I am building a pair of Line Array speakers for some mild PA use here and there (mostly because I am tired of the "blaring" sound inherent in almost all modest sized PA speakers when they are pushed at all). I already have all the parts I think I will need. A pair of amps with plenty of power, a Behringer Electronic 3-way crossover (might use a separate subwoofer in some cases), an Alesis dual 32-band EQ, 10 6 1/2" Coustic Design Reference woofers (that apparently were made by Eminence) per side, and about 12 Peerless 1" silk dome tweeters per side. These are all very good drivers, but I am not interested in making these sound flawless with super high end drivers, I am just shooting for sound that doesn't sound like the speakers are trying so hard. I have been using a pair of JBL 15" 2-way PA speakers most of the time, and they sound OK at low to medium volume, but just sound unbearable at levels that I consider to be expected SPL levels from them.

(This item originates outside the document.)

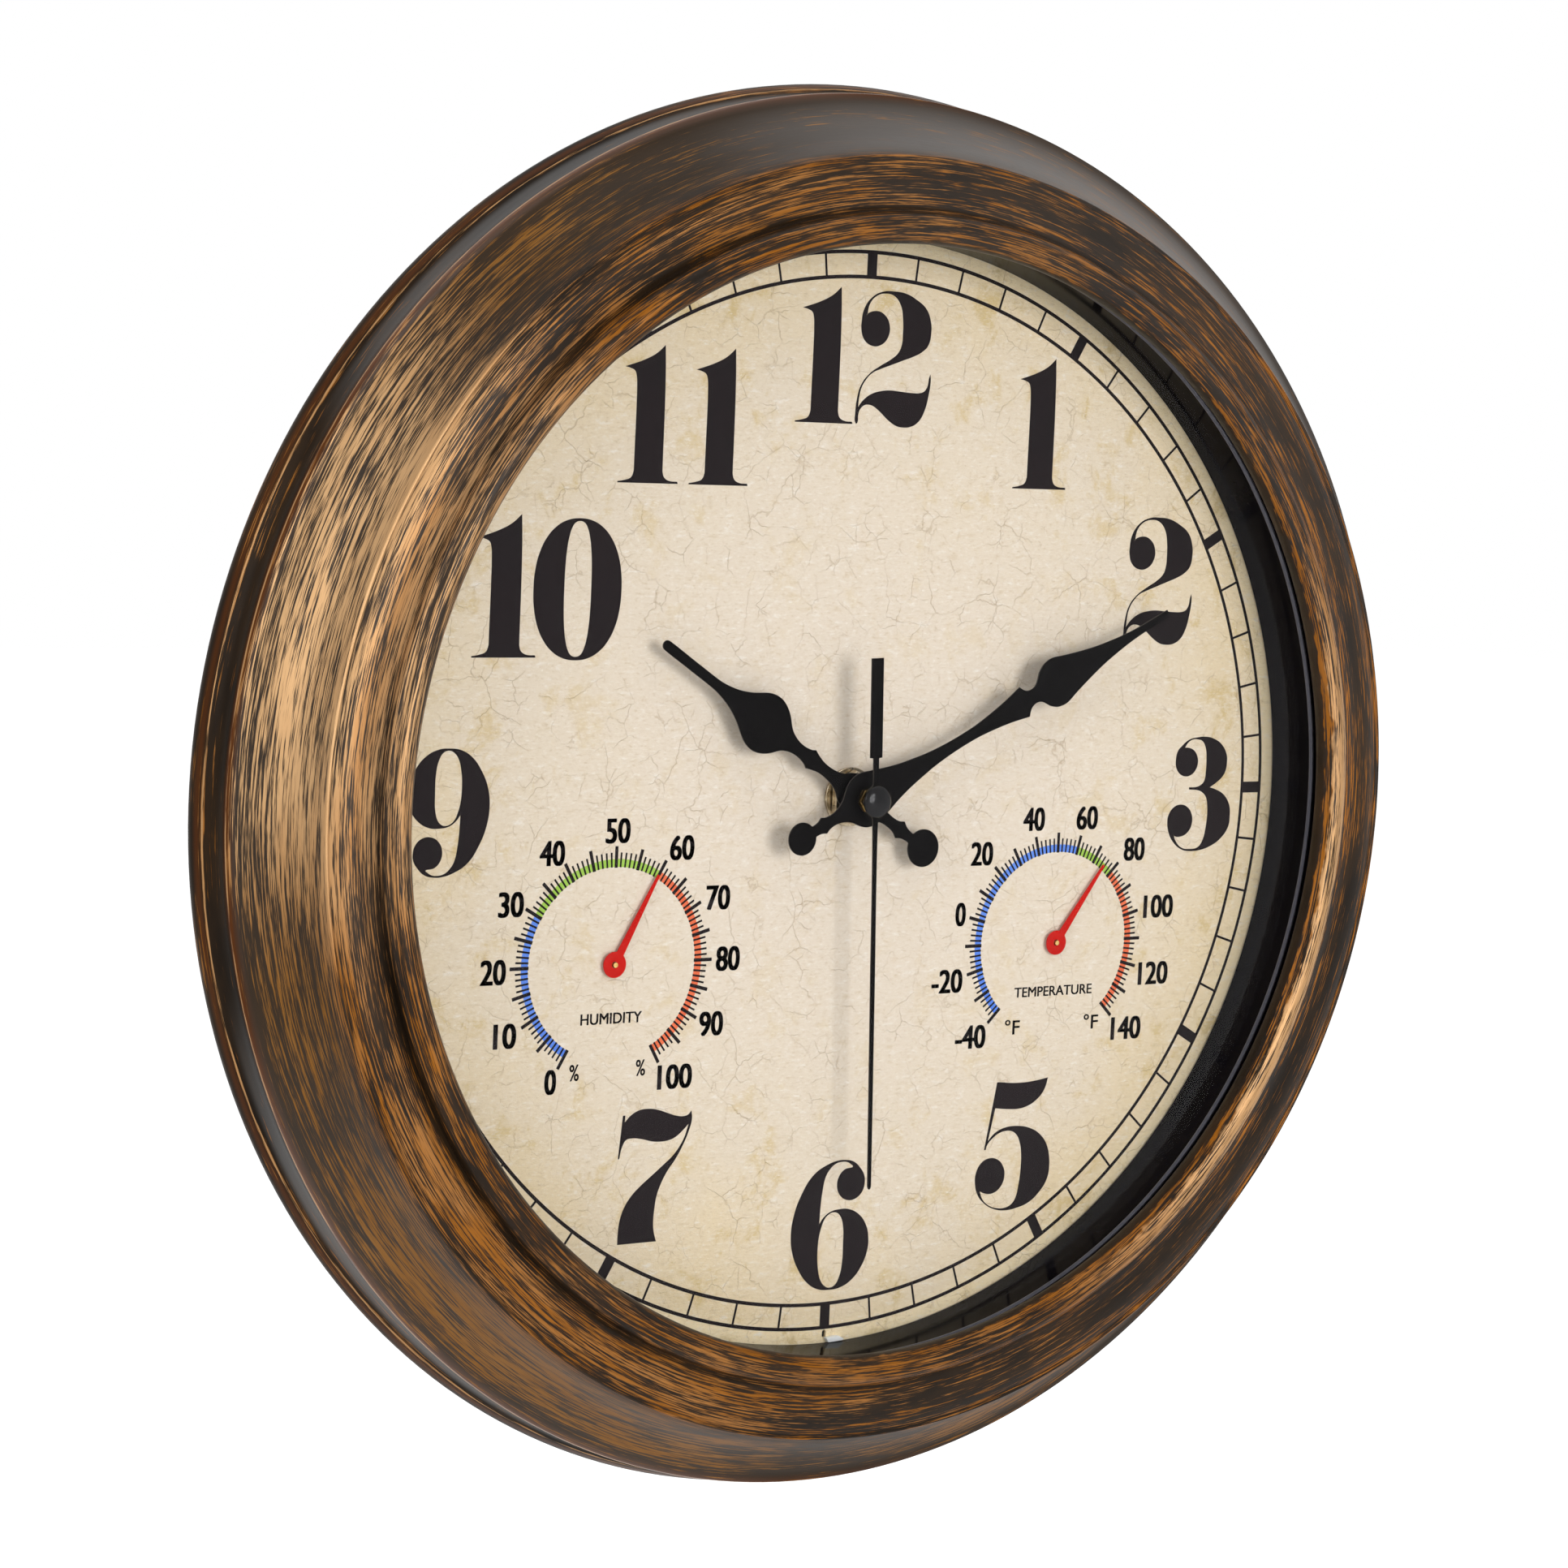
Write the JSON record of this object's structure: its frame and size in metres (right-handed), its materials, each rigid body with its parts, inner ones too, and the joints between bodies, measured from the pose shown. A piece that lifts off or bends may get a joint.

My concern is that I have never actually done a LIne Array of my own before, and I remember hearing that comb filtering and other issues can arise in certain situations, and i was hoping to get some preemptive feedback so I don't get to the end of this project and have to go back to the drawing board right away. I want to make these this week, and plan to document my progress with photos on this thread, so I hope somebody out there with L.A. experience can give me some "rules of thumb" before I get started.
Any thoughts?
My concern is that I have never actually done a LIne Array of my own before, and I remember hearing that comb filtering and other issues can arise in certain situations, and i was hoping to get some preemptive feedback so I don't get to the end of this project and have to go back to the drawing board right away. I want to make these this week, and plan to document my progress with photos on this thread, so I hope somebody out there with L.A. experience can give me some "rules of thumb" before I get started.
Any thoughts?
Read that entire paper as many times as you need to comprehend it. Consider that your introduction to line-arrays. Once you comprehend that paper, you will know the majority of what you need to know about building a practical array. If you still care to learn more, look up the references from that paper, particularly the Urban and Ureda references. You will want to remember that you are most certainly going to be in the far field for the majority of the frequency spectrum, and that Jim's paper is focused towards near-field applications.
Here is a summary though. I'll break it down to you as bluntly as possible.
With 6.5" midbass drivers and 1" dome tweeters presumably having a faceplate larger than 1" in diameter you are not going to be able to meet the criteria for driver spacing suggested by those papers.
With 6.5" midbass drivers, comb filtering is going to start in around 2100Hz in the far field.
You will want to set your crossover point below 2100Hz.
With 1" tweeters on 3" center to center spacing, comb filtering will start in around 4400 in the far field. You are going to run into trouble here if you need to output frequencies higher than that. If you want to avoid comb filtering at the higher frequencies, you will want to get those tweeters closer together. If I were building the array, I would also use more than 12 tweeters per side, as the crossover point will be rather low and you will need the extra output capability of more tweeters to help keep the distortion low.
So what to do?
Since you already have the drivers, you might be tempted to go ahead and throw them together into a line array. If you do, keep the space between each driver and the space between the woofer and tweeter array at a minimum. Crossover as low as the tweeters will allow with high order crossovers (you did not mention the slope of your electronic crossover). You may end up with something better than your 2-ways, you may not.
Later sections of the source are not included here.